Not letting project go scrap is a preventive focus and as such comes with all the baggage that preventive regulatory focus has. One basically wants to avoid an undesired outcome and sees things as loss-nonloss (see the relation with prospect theory).

Winning a lottery on the other hand is a promotional focus- one wants to achieve a desired outcome and sees things in terms of profit-nonprofit.

Now motivation or goal commitment is usually operationalized as commitment = Expectancy X Value.

Consider a preventive focus- the goal is a necessity goal- commitment is constant (say 1 on a 0-1 scale); as expectancy or chance of the outcome changes (the outcome becomes probable) , the Value of the goal adjusts (its no longer that important to work hard to prevent that project from going scrap) , but the commitment remains constant.

Consider a promotional focus - there we get a multiplicative effect of expectancy on value.
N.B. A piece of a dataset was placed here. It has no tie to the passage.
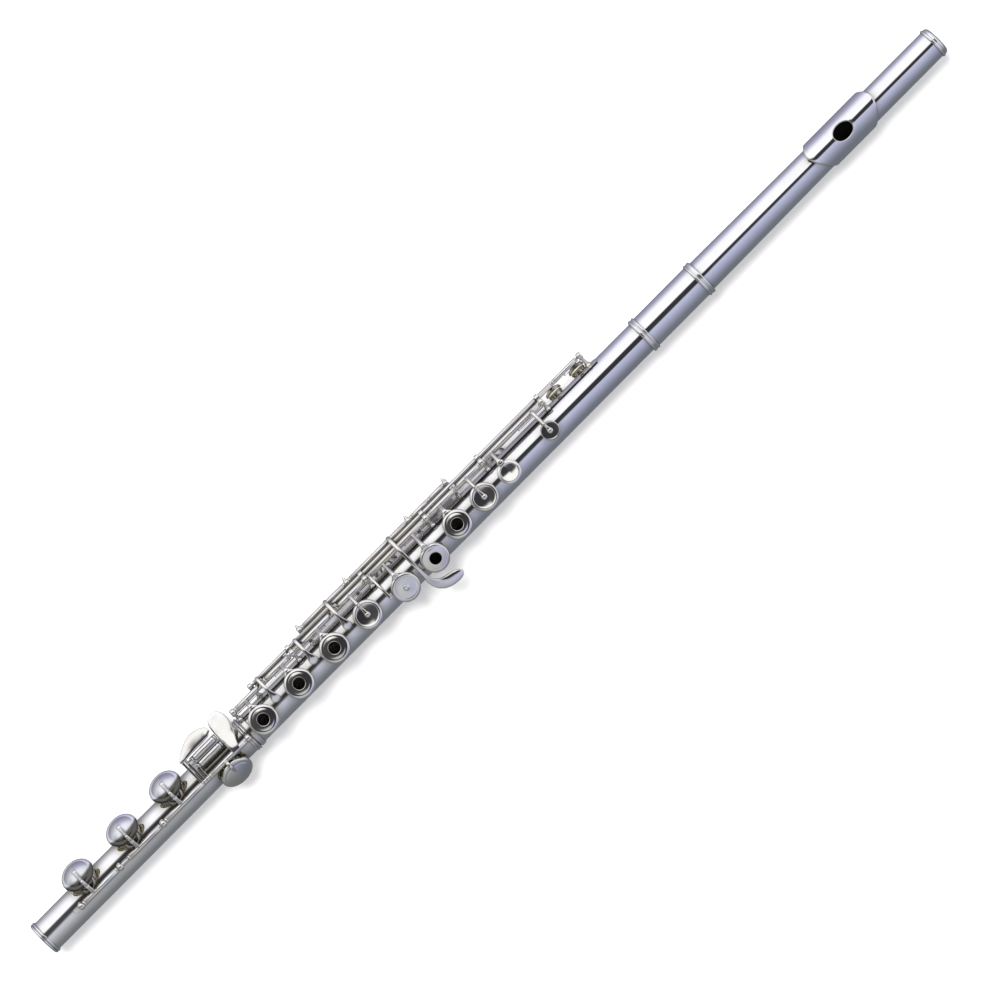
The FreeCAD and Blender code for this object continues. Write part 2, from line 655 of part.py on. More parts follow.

The moment expectancy is sufficient enough, the goal that is now within reach becomes more valuable and the commitment increases multiplicative and exponentially rather than linearly.

All this has been experimentally demonstrated and is theory backed. In your case the preventive focus of 'project not scrapping' does not increase your commitment to the goal, rather makes the goal seem less valuable as the chances of not scrapping increases. On the other hand gambling is a promotional focus; as you make a hit and falsely believe that you are close to hitting the jackpot , you continue getting sucked into more gambling, and commitment keeps increasing and the value of jackpot also keeps increasing.